Jer Thorp at IBM Cambridge

JerImage by johnnybelmont via Flickr
Yesterday I had the pleasure of hearing (and seeing) Jer Thorp, a kind of computer Renaissance man, who presented his work at the IBM Cambridge offices.  He is a scientist, computer programmer, and artist rolled into one.  His art, as he describes it, are the software that he creates to work with visualizations of data. 

He showed a range of examples of his work.  He has been exploring the NY Times archives using their API (Application Programming Interface...it allows one piece of software to speak to another).  He explained that where Open Source was once the center of computer interest, that interest has now shifted to Open Data.  

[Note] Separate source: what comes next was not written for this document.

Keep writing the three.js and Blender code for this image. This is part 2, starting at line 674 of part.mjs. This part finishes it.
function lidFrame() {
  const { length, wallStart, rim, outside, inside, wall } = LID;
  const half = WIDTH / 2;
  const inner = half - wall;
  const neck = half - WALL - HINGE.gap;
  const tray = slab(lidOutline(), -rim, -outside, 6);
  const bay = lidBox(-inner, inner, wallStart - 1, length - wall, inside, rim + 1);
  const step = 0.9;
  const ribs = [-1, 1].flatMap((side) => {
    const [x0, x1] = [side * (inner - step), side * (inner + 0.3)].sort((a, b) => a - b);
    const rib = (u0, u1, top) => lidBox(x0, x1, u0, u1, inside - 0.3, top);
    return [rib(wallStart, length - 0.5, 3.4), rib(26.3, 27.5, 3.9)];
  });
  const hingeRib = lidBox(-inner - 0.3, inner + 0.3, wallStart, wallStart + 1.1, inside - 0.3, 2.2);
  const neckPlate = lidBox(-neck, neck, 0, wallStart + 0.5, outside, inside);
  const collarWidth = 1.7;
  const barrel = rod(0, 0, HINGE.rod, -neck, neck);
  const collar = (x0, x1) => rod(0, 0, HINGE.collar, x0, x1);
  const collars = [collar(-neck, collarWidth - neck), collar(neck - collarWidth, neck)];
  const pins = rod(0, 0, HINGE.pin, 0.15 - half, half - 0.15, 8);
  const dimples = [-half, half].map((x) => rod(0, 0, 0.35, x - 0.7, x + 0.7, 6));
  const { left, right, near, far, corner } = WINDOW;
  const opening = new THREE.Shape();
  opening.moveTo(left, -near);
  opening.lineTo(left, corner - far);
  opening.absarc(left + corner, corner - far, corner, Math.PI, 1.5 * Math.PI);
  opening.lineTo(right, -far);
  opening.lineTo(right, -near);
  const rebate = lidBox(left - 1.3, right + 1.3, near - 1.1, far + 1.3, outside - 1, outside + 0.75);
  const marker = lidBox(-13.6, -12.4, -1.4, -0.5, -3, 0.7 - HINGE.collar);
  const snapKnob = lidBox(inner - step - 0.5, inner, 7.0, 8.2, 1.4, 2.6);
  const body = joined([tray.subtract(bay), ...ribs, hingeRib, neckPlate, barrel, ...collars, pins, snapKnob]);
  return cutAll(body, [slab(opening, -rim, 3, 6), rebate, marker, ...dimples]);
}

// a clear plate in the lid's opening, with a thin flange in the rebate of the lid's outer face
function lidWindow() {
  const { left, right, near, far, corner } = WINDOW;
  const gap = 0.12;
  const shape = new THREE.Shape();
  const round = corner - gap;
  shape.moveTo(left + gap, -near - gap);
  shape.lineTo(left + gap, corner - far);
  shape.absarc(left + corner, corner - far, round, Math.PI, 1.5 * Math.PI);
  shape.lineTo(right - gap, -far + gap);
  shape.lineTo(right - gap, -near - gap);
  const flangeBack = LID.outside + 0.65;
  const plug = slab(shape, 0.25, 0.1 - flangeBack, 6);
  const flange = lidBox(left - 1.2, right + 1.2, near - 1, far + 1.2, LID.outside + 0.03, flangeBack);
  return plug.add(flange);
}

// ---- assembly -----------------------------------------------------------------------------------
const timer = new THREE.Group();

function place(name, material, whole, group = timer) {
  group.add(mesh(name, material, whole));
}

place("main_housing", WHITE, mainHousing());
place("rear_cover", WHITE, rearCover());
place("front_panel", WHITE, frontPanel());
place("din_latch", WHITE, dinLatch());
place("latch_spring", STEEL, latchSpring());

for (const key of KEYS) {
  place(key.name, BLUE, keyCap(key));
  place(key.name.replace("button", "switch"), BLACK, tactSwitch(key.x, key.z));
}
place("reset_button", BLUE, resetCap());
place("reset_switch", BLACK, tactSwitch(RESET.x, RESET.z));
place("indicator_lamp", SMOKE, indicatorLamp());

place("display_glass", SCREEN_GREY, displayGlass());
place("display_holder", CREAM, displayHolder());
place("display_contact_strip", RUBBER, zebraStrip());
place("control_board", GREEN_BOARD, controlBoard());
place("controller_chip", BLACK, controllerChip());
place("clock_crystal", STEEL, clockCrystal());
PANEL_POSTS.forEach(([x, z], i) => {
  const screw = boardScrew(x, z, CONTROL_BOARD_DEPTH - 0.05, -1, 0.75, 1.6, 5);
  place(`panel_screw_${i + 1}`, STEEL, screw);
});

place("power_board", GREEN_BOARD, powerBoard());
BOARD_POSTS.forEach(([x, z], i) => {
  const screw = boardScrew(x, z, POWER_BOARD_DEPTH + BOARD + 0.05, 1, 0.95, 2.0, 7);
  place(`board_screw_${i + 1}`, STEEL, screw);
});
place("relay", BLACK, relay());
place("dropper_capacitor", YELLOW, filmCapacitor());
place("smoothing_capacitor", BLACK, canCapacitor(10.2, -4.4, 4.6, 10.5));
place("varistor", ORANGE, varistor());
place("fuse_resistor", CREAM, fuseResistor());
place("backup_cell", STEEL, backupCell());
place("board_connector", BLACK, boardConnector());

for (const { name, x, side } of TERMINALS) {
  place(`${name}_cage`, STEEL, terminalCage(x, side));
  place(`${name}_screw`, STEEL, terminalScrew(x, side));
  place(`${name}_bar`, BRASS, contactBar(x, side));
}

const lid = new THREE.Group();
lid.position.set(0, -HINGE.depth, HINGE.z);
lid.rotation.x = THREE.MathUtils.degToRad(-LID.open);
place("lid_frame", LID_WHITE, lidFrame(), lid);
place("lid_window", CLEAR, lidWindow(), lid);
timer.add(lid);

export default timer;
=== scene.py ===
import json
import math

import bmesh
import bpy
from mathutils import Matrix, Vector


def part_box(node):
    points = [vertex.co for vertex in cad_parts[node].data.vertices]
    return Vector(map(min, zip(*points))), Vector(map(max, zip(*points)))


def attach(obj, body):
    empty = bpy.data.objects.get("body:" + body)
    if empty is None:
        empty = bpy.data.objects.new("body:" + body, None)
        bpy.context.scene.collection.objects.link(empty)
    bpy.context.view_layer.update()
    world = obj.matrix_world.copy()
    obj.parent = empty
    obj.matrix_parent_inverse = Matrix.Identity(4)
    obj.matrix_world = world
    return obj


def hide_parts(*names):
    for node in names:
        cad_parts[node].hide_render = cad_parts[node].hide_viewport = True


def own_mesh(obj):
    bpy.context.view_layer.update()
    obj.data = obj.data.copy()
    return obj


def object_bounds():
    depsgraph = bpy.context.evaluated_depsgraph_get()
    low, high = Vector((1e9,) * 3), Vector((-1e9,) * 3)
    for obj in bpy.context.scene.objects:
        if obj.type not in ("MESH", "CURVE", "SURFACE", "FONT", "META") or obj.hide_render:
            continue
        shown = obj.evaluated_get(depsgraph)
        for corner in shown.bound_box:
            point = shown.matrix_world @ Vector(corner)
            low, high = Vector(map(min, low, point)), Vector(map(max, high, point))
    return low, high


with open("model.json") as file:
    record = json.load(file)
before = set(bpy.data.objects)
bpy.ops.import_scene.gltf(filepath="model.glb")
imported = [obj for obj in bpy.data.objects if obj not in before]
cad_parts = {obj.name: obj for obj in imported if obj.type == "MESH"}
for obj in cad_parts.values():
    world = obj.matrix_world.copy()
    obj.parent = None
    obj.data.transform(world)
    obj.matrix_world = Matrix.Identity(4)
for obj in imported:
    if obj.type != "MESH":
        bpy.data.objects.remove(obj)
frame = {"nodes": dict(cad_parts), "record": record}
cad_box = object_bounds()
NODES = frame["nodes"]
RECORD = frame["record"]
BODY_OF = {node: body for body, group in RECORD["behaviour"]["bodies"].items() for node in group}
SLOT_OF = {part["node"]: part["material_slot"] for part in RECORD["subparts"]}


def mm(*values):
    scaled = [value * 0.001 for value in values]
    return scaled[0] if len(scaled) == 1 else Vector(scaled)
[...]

With hundreds of thousands of data items from the NY Times--the articles--he demonstrated how small, simple programs can illustrate different aspects of the information.  One that caught my eye, was a comparison of the word strength and connections within two articles.  This is like IBM's "Many Eyes", but that tool is still related to a single piece of text.  It is not comparative in the way that Thorp's was. 

Of particular interest to me were the "facets".  The NY Times has been tagging their articles since the 1800's (using real live human indexers).  Facets are "parent nodes" in NVivo speak that relate to categories like description, geography, person, etc.  Within the facets there are "child nodes".

He demonstrated another interesting piece of work tracking people who say "Good Morning" on Twitter.  In this piece he turned to Magna Carta, a Google tool, that gives the Latitude and Longitude for a text.  As the globe turned and colors popped out at us, reflecting the time zones coming on as risers tweeted "Good Morning" to the world, he made the point that "huge amounts of data are trailing behind us".

His blog blprnt@blprnt.com provides more information on his work. 


Oh--he also introduced me to an unusual off-beat artist Mark Lombardi, whose art consisted of graphs or node networks related to conspiracies he tracked.  These are truly like what one develops in Qualitative Data Analysis Software.  He, and his friends, considered them art.  Here's what Wikipedia said about it:

 Lombardi called his diagrams Narrative Structures [2] and they are structurally similar to sociograms – a type of graph drawing used in the field of social network analysis, and to a lesser degree to earlier artists like Hans Haacke – but in Lombardi's historical diagrams, each node or connection was drawn from news stories from reputable media organizations. The aesthetic impact is unique – the schematics are elaborate and delicate, yet precise and factual spiderwebs of illustrations depicting alleged networks of criminal conspiracies.

This talk gave me hope in regard to the ideas I've been playing around with regarding artful computing.

The talk was sponsored by the Center for Social Software at IBM.  Their new application, SAND, is looking a lot like QDAS.  I'm looking forward to learning more about it.